## INFORMATION SHOWN
***

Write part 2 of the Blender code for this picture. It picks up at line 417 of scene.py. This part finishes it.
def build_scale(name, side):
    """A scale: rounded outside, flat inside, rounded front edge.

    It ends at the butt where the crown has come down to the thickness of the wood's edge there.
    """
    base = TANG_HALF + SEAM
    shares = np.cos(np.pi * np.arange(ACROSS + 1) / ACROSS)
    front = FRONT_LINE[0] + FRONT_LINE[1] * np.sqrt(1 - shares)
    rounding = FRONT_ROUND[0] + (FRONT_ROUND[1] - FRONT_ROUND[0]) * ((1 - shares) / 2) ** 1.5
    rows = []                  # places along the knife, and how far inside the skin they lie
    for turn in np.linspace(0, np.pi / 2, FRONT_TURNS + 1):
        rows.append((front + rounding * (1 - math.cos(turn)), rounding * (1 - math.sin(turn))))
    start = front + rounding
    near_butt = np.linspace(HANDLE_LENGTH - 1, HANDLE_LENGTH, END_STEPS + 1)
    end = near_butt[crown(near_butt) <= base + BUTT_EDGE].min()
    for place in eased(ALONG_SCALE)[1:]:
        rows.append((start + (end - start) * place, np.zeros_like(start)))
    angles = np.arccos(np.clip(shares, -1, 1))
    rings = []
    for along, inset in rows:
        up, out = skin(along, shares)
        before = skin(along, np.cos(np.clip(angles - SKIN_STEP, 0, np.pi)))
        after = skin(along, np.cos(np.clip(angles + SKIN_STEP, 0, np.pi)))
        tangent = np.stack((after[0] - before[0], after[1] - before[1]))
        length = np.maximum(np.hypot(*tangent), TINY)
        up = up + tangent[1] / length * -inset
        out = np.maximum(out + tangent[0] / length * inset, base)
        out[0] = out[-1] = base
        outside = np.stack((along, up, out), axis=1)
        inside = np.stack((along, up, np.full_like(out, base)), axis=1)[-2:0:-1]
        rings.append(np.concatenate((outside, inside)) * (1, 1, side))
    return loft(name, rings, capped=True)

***

## REQUIREMENT
Using the listing above, reproduce each line without omission.

## FULL ANSWER
Write part 2 of the Blender code for this picture. It picks up at line 417 of scene.py. This part finishes it.
def build_scale(name, side):
    """A scale: rounded outside, flat inside, rounded front edge.

    It ends at the butt where the crown has come down to the thickness of the wood's edge there.
    """
    base = TANG_HALF + SEAM
    shares = np.cos(np.pi * np.arange(ACROSS + 1) / ACROSS)
    front = FRONT_LINE[0] + FRONT_LINE[1] * np.sqrt(1 - shares)
    rounding = FRONT_ROUND[0] + (FRONT_ROUND[1] - FRONT_ROUND[0]) * ((1 - shares) / 2) ** 1.5
    rows = []                  # places along the knife, and how far inside the skin they lie
    for turn in np.linspace(0, np.pi / 2, FRONT_TURNS + 1):
        rows.append((front + rounding * (1 - math.cos(turn)), rounding * (1 - math.sin(turn))))
    start = front + rounding
    near_butt = np.linspace(HANDLE_LENGTH - 1, HANDLE_LENGTH, END_STEPS + 1)
    end = near_butt[crown(near_butt) <= base + BUTT_EDGE].min()
    for place in eased(ALONG_SCALE)[1:]:
        rows.append((start + (end - start) * place, np.zeros_like(start)))
    angles = np.arccos(np.clip(shares, -1, 1))
    rings = []
    for along, inset in rows:
        up, out = skin(along, shares)
        before = skin(along, np.cos(np.clip(angles - SKIN_STEP, 0, np.pi)))
        after = skin(along, np.cos(np.clip(angles + SKIN_STEP, 0, np.pi)))
        tangent = np.stack((after[0] - before[0], after[1] - before[1]))
        length = np.maximum(np.hypot(*tangent), TINY)
        up = up + tangent[1] / length * -inset
        out = np.maximum(out + tangent[0] / length * inset, base)
        out[0] = out[-1] = base
        outside = np.stack((along, up, out), axis=1)
        inside = np.stack((along, up, np.full_like(out, base)), axis=1)[-2:0:-1]
        rings.append(np.concatenate((outside, inside)) * (1, 1, side))
    return loft(name, rings, capped=True)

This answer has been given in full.